Many of Toronto's highest-collision streets are broad arterial roads in the suburbs, like The Queensway in South Etobicoke.

The West Mall and The Queensway:

The road: A busy junction next to a massive mall in south Etobicoke, not far from interchanges for Highway 427, the Gardiner Expressway and the QEW.

Despite being next to Sherway Gardens Mall, the intersection of The Queensway and The West Mall still feels like it’s the middle of nowhere.

There’s Etobicoke Creek to the northwest, a grassy area to the southwest, an Acura car dealership on the northeast and the massive shopping mall on the southeast side. In May 2016, two vehicles were involved in a head-on collision here that left a person dead and two others seriously injured. Police said then that speeding was a contributing factor in the crash.
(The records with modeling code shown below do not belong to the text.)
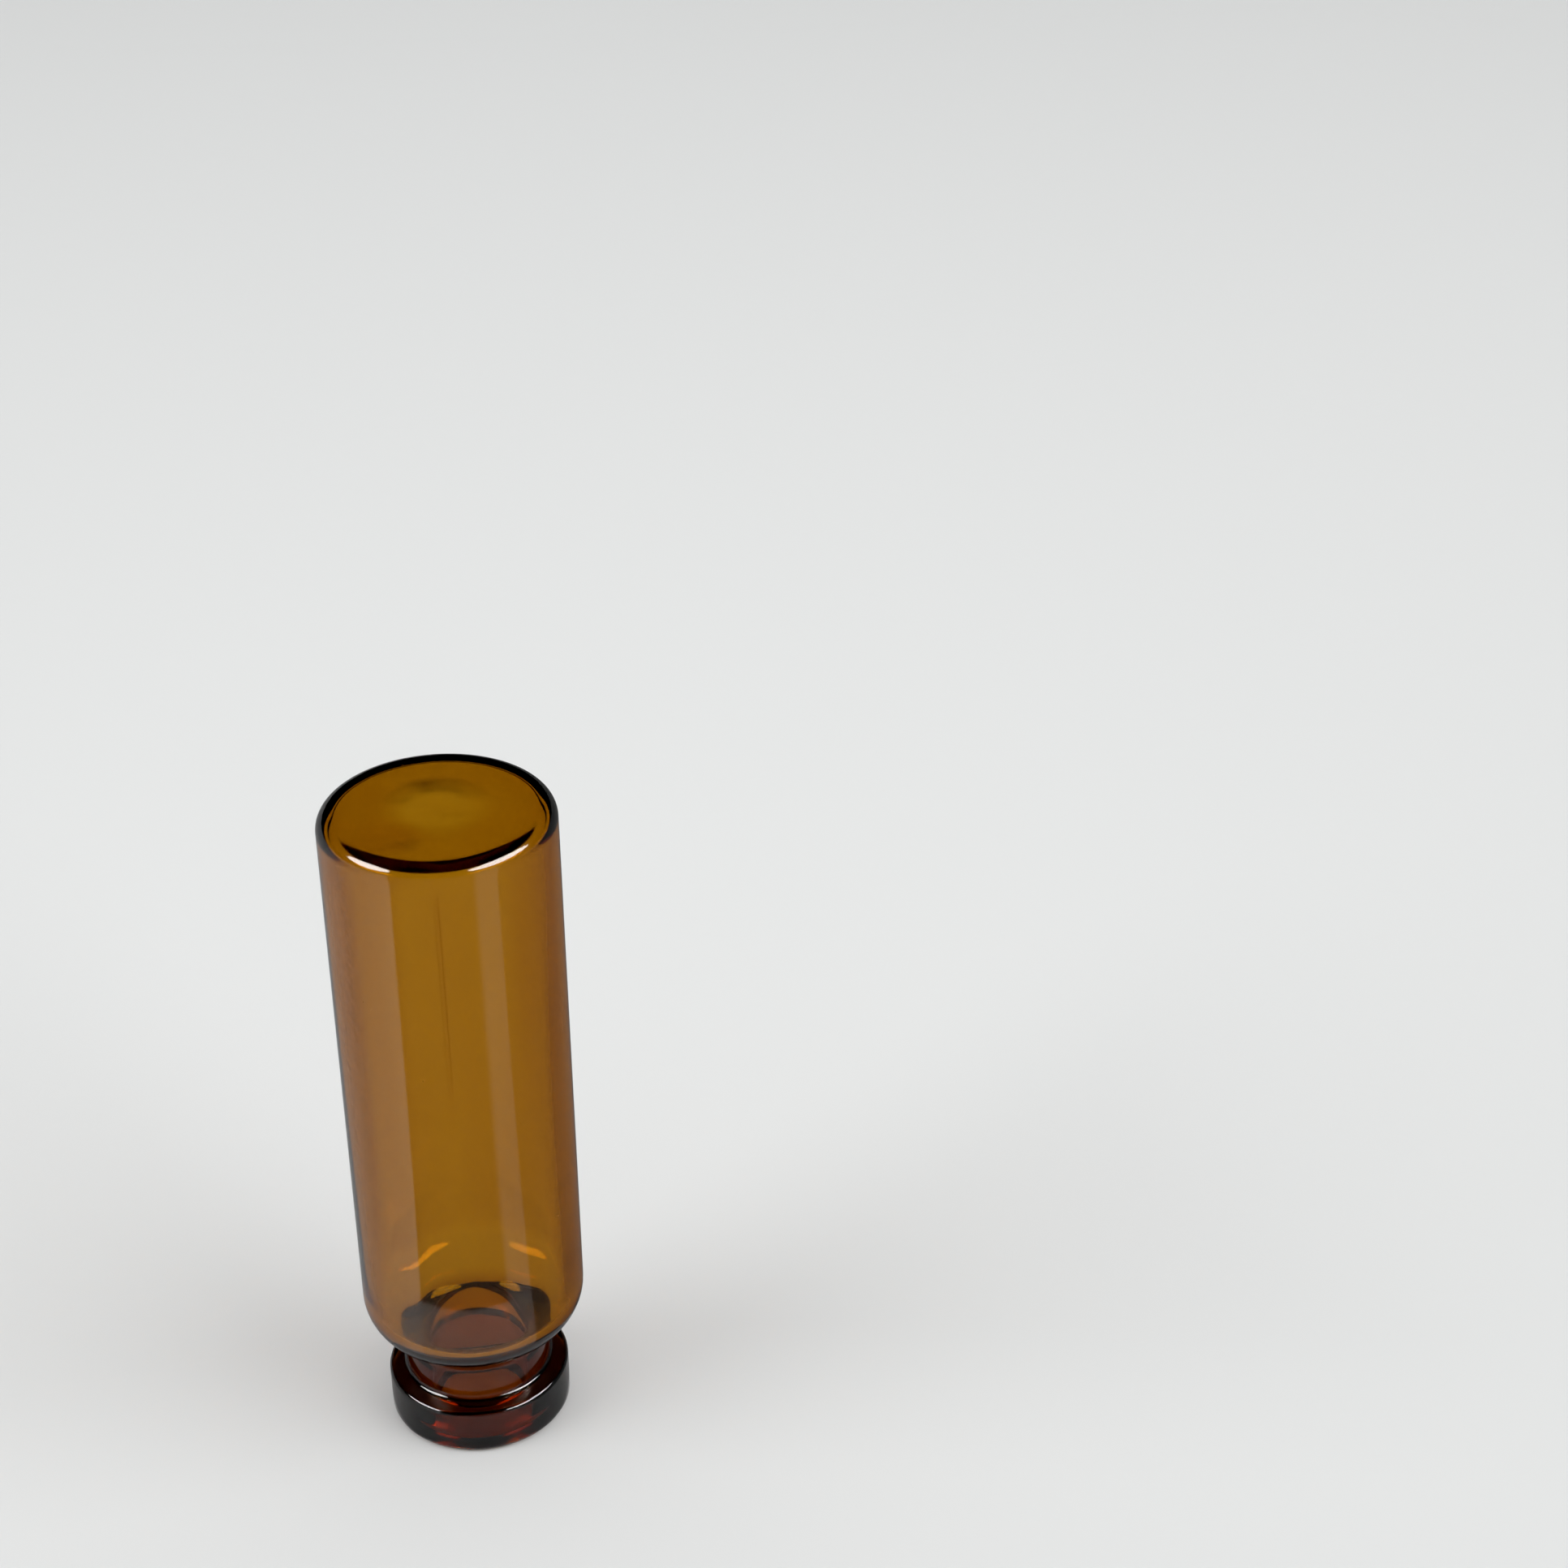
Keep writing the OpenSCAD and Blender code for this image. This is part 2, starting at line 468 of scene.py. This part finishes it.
def upturned_rim(z):
    """Section of a surface at height z that turns up where the table ends."""
    turns = [TABLE_RIM_TURN * k / TABLE_RIM_STEPS for k in range(TABLE_RIM_STEPS + 1)]
    return [Vector((TABLE_R + TABLE_RIM_R * sin(a), z + TABLE_RIM_R * (1 - cos(a)))) for a in turns]


def add_table():
    """Pale table that turns up at its rim, so that low views have a pale background too."""
    flat = [Vector((r, TABLE_Z)) for r in TABLE_RINGS]
    table = lathe("table", flat + upturned_rim(TABLE_Z), STAGE_SEGMENTS)
    table.data.materials.append(table_material())


def add_card(name, section, shade_stops):
    """A ring of card that only reflections show. Its greys are painted shade that darkens the
    table's reflections in the glass.
    """
    card = lathe(name, section, STAGE_SEGMENTS)
    card.data.materials.append(card_material(name, shade_stops))
    card.visible_camera = False
    card.visible_diffuse = False
    card.visible_transmission = False
    card.visible_shadow = False


def add_cards():
    """Three rings of card on the table, the outer one up the rim too, with painted shade in their
    greys.
    """
    edges = [Vector((r, CARD_Z)) for r in CARD_RADII]
    add_card("near_card", edges[:2], NEAR_SHADE_GREYS)
    add_card("middle_card", edges[1:], MIDDLE_SHADE_GREYS)
    add_card("outer_card", edges[2:] + upturned_rim(CARD_Z), OUTER_SHADE_GREYS)


def add_lamp(name, azimuth, elevation, half_width, half_height, distance, radiance):
    """An oval lamp that faces the vial, with its angles in degrees."""
    a = radians(azimuth)
    e = radians(elevation)
    away = Vector((sin(a) * cos(e), -cos(a) * cos(e), sin(e)))
    light = bpy.data.lights.new(name, "AREA")
    light.shape = "ELLIPSE"
    light.size = 2 * distance * tan(radians(half_width)) * MM
    light.size_y = 2 * distance * tan(radians(half_height)) * MM
    light.energy = radiance * pi / 4 * light.size * light.size_y * pi
    lamp = bpy.data.objects.new(name, light)
    lamp.location = (TARGET + away * distance) * MM
    lamp.rotation_euler = away.to_track_quat("Z", "Y").to_euler()
    bpy.context.scene.collection.objects.link(lamp)
    return lamp


def add_soft_box(name, *angles):
    """A soft box. Its sheen, just behind it, brightens what glass shows of it and not the table."""
    add_lamp(name, *angles, LAMP_DISTANCE, LAMP_RADIANCE)
    sheen = add_lamp(name + "_sheen", *angles, LAMP_DISTANCE + SHEEN_GAP, SHEEN_RADIANCE)
    sheen.visible_diffuse = False


def add_world():
    """Fill light from all round, which the glass doesn't show, because the room above is dark."""
    world = bpy.data.worlds.new("studio")
    world.use_nodes = True
    background = world.node_tree.nodes["Background"]
    background.inputs["Color"].default_value = (1, 1, 1, 1)
    background.inputs["Strength"].default_value = WORLD_BRIGHTNESS
    world.cycles_visibility.glossy = False
    world.cycles_visibility.transmission = False
    bpy.context.scene.world = world


def add_camera():
    """The camera looks down on the vial, rolled and turned so that the target is at AIM_PIXEL."""
    middle = PHOTO_SIDE / 2
    back = Vector((0, -cos(CAMERA_ELEVATION), sin(CAMERA_ELEVATION)))
    right = Vector((1, 0, 0))
    upright = Matrix((right, back.cross(right), back)).transposed()
    ray = Vector((AIM_PIXEL[0] - middle, middle - AIM_PIXEL[1], -FOCAL_PIXELS)).normalized()
    pan = atan2(ray.x, -ray.z)
    turned = Matrix.Rotation(pan, 3, "Y")
    ray = turned @ ray
    tilt = atan2(ray.y, -ray.z)
    turned = Matrix.Rotation(-tilt, 3, "X") @ turned
    camera = bpy.data.objects.new("camera", bpy.data.cameras.new("camera"))
    camera.data.sensor_width = SENSOR_WIDTH
    camera.data.lens = SENSOR_WIDTH * FOCAL_PIXELS / PHOTO_SIDE
    camera.data.clip_start = CAMERA_CLIP * MM
    rotation = upright @ Matrix.Rotation(CAMERA_ROLL, 3, "Z") @ turned
    place = (TARGET + back * CAMERA_DISTANCE) * MM
    camera.matrix_world = Matrix.Translation(place) @ rotation.to_4x4()
    bpy.context.scene.collection.objects.link(camera)
    bpy.context.scene.camera = camera


def set_up_render():
    """Plain colours, and enough bounces for light to get out of thick glass."""
    scene = bpy.context.scene
    scene.view_settings.view_transform = "Standard"
    scene.cycles.max_bounces = 32
    scene.cycles.transmission_bounces = 32
    scene.cycles.glossy_bounces = 16
    scene.cycles.diffuse_bounces = 2


add_camera()
add_vial()
add_table()
add_cards()
add_soft_box("left_soft_box", *LEFT_SOFT_BOX)
add_soft_box("right_soft_box", *RIGHT_SOFT_BOX)
add_world()
set_up_render()
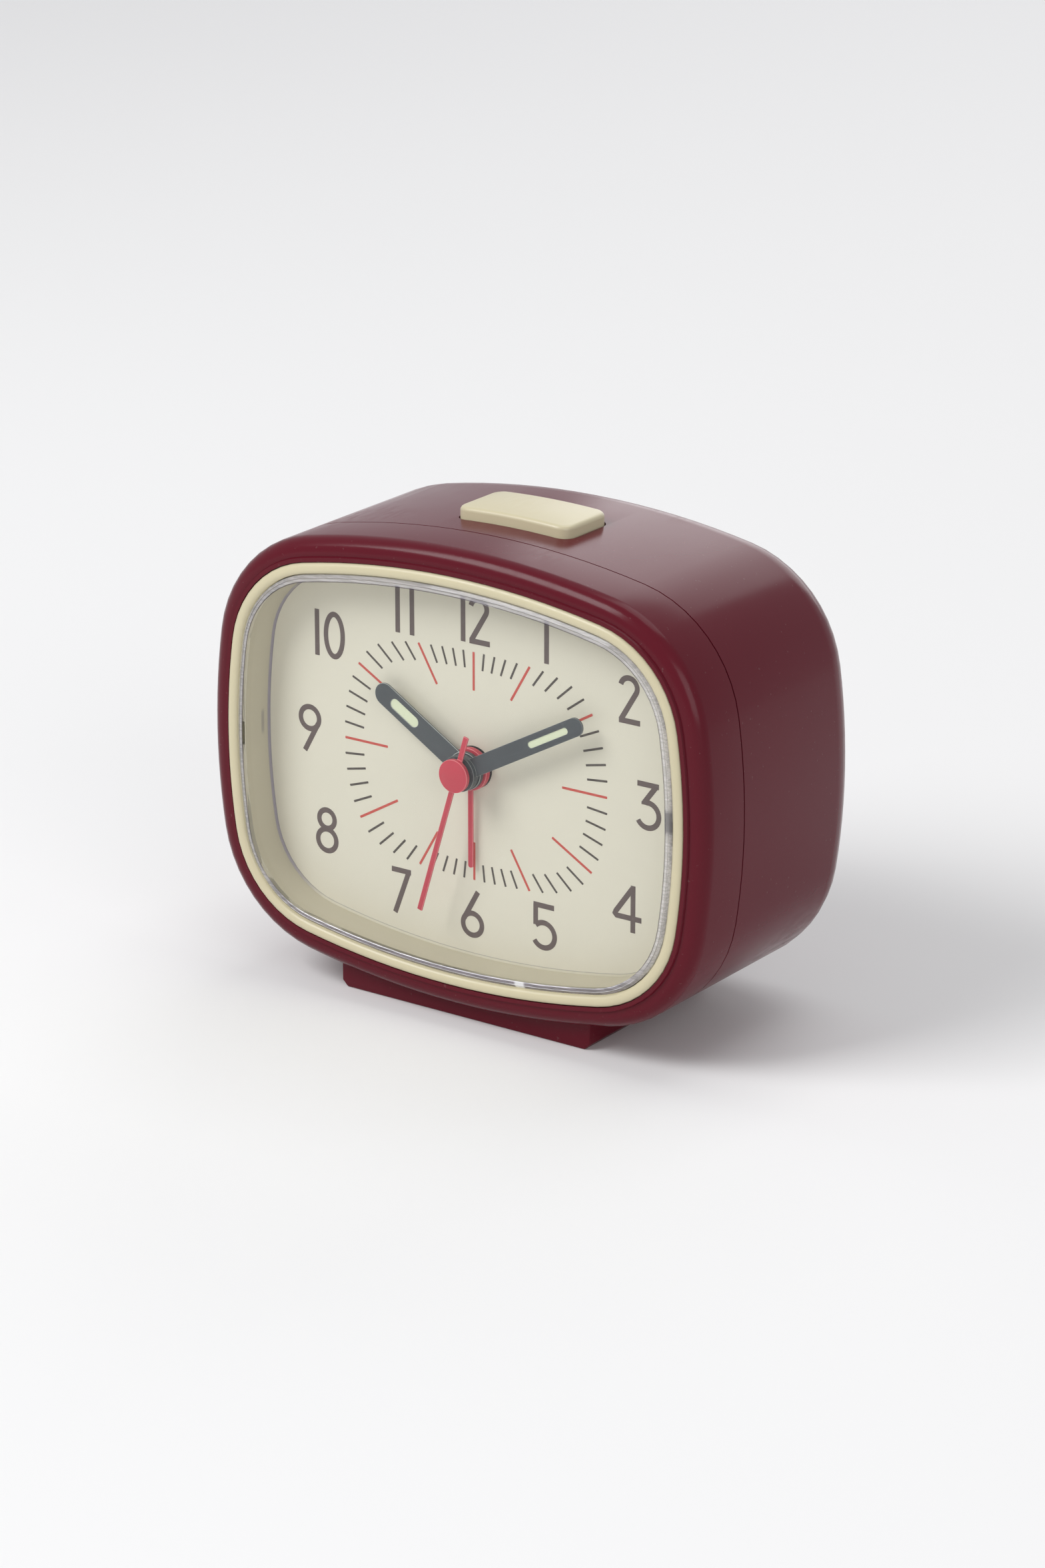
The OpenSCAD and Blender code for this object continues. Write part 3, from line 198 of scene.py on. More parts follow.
class Wire:
    """A node's output. Arithmetic on it adds Math nodes."""

    def __init__(self, recipe, socket):
        self.recipe, self.socket = recipe, socket

    def _math(self, operation, first, second):
        return self.recipe.node("ShaderNodeMath", {"operation": operation}, {0: first, 1: second})

    def __add__(self, other):
        return self._math("ADD", self, other)

    def __radd__(self, other):
        return self._math("ADD", other, self)

    def __sub__(self, other):
        return self._math("SUBTRACT", self, other)

    def __rsub__(self, other):
        return self._math("SUBTRACT", other, self)

    def __mul__(self, other):
        return self._math("MULTIPLY", self, other)

    def __rmul__(self, other):
        return self._math("MULTIPLY", other, self)


class Recipe:
    """A node tree being built."""

    def __init__(self, tree):
        self.tree = tree

    def node(self, kind, settings, sockets, output=0):
        node = self.tree.nodes.new(kind)
        for key, value in settings.items():
            setattr(node, key, value)
        for key, value in sockets.items():
            if isinstance(value, Wire):
                self.tree.links.new(value.socket, node.inputs[key])
            else:
                node.inputs[key].default_value = value
        return Wire(self, node.outputs[output])

    def seen(self, kind):
        """1 for one kind of ray."""
        return self.node("ShaderNodeLightPath", {}, {}, f"Is {kind} Ray")


class Finish(Recipe):
    """A material being built round one Principled shader."""

    def __init__(self, name, **fixed):
        self.material = bpy.data.materials.new(name)
        self.material.use_nodes = True
        super().__init__(self.material.node_tree)
        self.shader = self.tree.nodes["Principled BSDF"]
        for socket, value in fixed.items():
            self.shader.inputs[socket.replace("_", " ").title().replace("Ior", "IOR")].default_value = value
        self.place = self.node("ShaderNodeTexCoord", {}, {}, "Object")

    def noise(self, scale, detail=2.0, roughness=0.5):
        return self.node("ShaderNodeTexNoise", {}, {"Vector": self.place, "Scale": scale,
                         "Detail": detail, "Roughness": roughness})

    def ramp(self, wire, low, high):
        """0 up to low, 1 from high, and smooth between them."""
        return self.node("ShaderNodeMapRange", {"interpolation_type": "SMOOTHSTEP"},
                         {"Value": wire, "From Min": low, "From Max": high})

    def along(self, axis):
        """The place on the piece along one axis, in metres."""
        return self.node("ShaderNodeSeparateXYZ", {}, {0: self.place}, "XYZ"[axis])

    def near(self, axis, middle, reach):
        """1 within reach of a place along one axis, falling off over as much again."""
        off = self.node("ShaderNodeMath", {"operation": "ABSOLUTE"}, {0: self.along(axis) - middle})
        return 1 - self.ramp(off, reach, 2 * reach)

    def streaks(self, stretch, scale):
        """Noise that is drawn out along the axes with a small stretch."""
        drawn = self.node("ShaderNodeMapping", {}, {"Vector": self.place, "Scale": stretch})
        return self.node("ShaderNodeTexNoise", {}, {"Vector": drawn, "Scale": scale, "Detail": 3.0})

    def blend(self, share, first, second):
        """The first colour where share is 0, and the second where it is 1."""
        return self.node("ShaderNodeMix", {"data_type": "RGBA"}, {0: share, 6: first, 7: second}, 2)

    def feed(self, socket, wire):
        self.tree.links.new(wire.socket, self.shader.inputs[socket])

    def relief(self, height, strength, distance):
        self.feed("Normal", self.node("ShaderNodeBump", {}, {"Height": height, "Strength": strength,
                                      "Distance": distance}))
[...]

Drivers going east and west on The Queensway enjoy the luxury of three lanes in each direction, with a 60 km/h limit. For the 15 minutes I spent pointing my radar gun here, I caught 10 drivers speeding into the 80s. The fastest hit 88 km/h.

The north-south traffic on The West Mall included many heavy trucks coming and going from nearby industries, as well as several TTC buses ferrying shopping passengers. But many of the few drivers passing through clocked way past the allowed 50 km/h, even though traffic lanes are reduced to just two in each direction. In 15 minutes, I caught six drivers going more than 20 km/h over the limit. One southbound driver hit 89 km/h.

Speaking in general about road safety, Siemiatycki said it’s been challenging to shift the overall policy from focusing on cars to focusing on the protection of actual people.

Like in many other cities, Toronto’s suburbs were built around cars and many streets in North York, Scarborough and Etobicoke need to be redesigned with a focus on protecting vulnerable road users, such as people with mobility impairments, seniors, children, pedestrians and cyclists, he said.

Vision Zero hasn’t yet managed to help rethink how our streets are designed in a systemic way, he added -- measures like a city proposal for an additional 25 speed cameras, are “a small start but that’s not going to make the systemic difference.”